Data management#

Share data files with your users#

Sometimes you might need to distribute a set of files to all your users, so they don’t have to re-download it once per person. This is particularly useful in educational contexts, where you might be teaching a course that reads a common dataset.

Warning

If you are teaching with large datasets, you might run out of memory! So consider teaching with just a subset of data before distributing large datasets to your users.

The shared directory#

There are two folders that are used together to allow Administrators to share data files with all users.

shared

All users have a directory called shared in their home directory. This is a readonly directory - users and administrators can not write to it. However, anybody can access and read from the shared directory. This is how a user accesses a data file distributed by a hub administrator.

shared-readwrite

(administrators only) Admin users also have a directory called shared-readwrite in their home directory.
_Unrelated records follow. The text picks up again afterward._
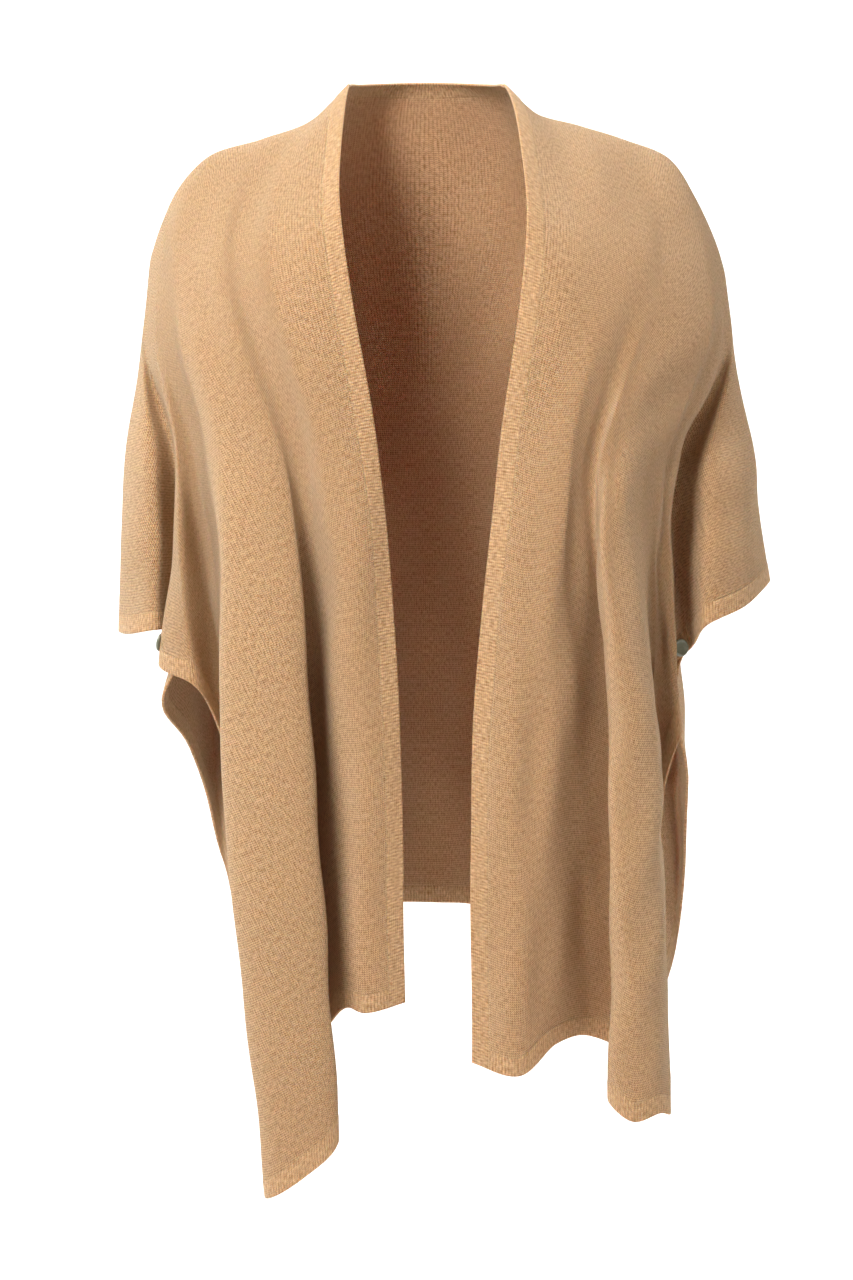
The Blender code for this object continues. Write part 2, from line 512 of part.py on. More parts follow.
clear_scene()
CLOTH = plain_material("fine_knit", (0.57, 0.34, 0.15), 0.92)
BAND_CLOTH = plain_material("ribbed_band", (0.54, 0.32, 0.14), 0.92)
SHELL = plain_material("button_shell", (0.30, 0.33, 0.27), 0.35)

LEFT = front("left", FRONT_LEFT, CLOTH, BAND_CLOTH)
RIGHT = front("right", FRONT_RIGHT, CLOTH, BAND_CLOTH)
back(CLOTH, BAND_CLOTH)
button("button_left", LEFT, fold_column(FRONT_LEFT, "edge_bulge") + LATTICE_STEPS * 0.2, 1,
       ["front_left", "side_band_front_left"], SHELL)
button("button_right", RIGHT, fold_column(FRONT_RIGHT, "underarm") + LATTICE_STEPS * 0.5, -1,
       ["front_right", "side_band_front_right"], SHELL)
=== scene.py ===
# %% [markdown]
# # An open-front knitted poncho, hanging as it does when worn
#
# The poncho is a wide rectangle of fine camel knit, a back and two fronts, open up the middle of the
# front. It rests on the shoulders, and a small button under each arm joins front and back edge, so
# that the corners hang low and the sides fall into sleeves. Ribbed bands finish every edge.
#
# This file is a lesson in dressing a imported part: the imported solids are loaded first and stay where
# they are, and each visible piece is then made over its solid.

# %% Load the fixed frame
import bpy
import numpy as np
from collections import namedtuple
from math import radians, tan
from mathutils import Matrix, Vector


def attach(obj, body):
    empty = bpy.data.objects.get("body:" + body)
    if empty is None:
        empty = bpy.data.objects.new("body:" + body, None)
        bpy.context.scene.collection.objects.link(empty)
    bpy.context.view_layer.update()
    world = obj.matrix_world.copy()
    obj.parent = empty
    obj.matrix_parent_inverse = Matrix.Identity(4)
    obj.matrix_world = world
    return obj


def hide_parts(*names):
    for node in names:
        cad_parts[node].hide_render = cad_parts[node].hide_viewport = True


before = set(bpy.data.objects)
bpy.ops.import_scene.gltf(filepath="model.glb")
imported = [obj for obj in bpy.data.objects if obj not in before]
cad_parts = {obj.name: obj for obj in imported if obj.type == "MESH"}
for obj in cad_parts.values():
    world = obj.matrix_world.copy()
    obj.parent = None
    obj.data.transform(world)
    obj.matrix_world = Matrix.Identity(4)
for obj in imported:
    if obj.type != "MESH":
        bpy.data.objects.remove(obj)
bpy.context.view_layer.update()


# %% [markdown]
# ## The camera
#
# The view is straight from the front and 5 degrees from above, from about 3 m away. From there the
# sleeves' lower edges curve down a little, and the inside of the back shows beside the left front.
# A camera can be fitted by its lens or by its angle of view. The upright angle of view is used here,
# because the picture is upright and its height decides how large the poncho is.

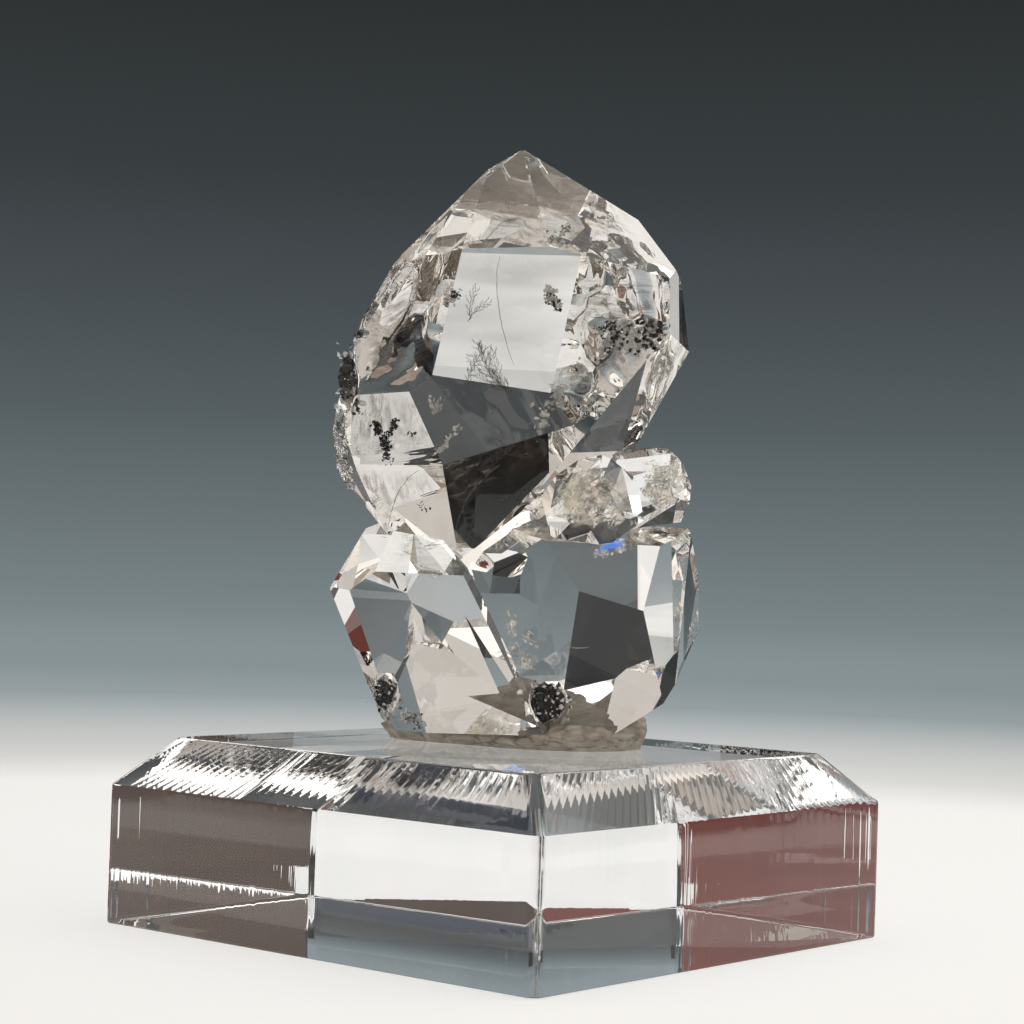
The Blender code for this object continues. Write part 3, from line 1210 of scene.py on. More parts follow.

This is the same folder as the shared directory, but writeable! Any files admins put here will be immediately visible in all users’ shared directories.

A workflow for sharing datasets#

To share datasets with users, admins should put the dataset in ~/shared-readwrite. If they are distributing notebook / content that reads this dataset, it should refer to files in ~/shared/ rather than in ~/shared-readwrite. This will prevent accidental erasures / writes on behalf of admins.

Warning

This is an experimental feature, and the names of these directories and their structure are subject to change.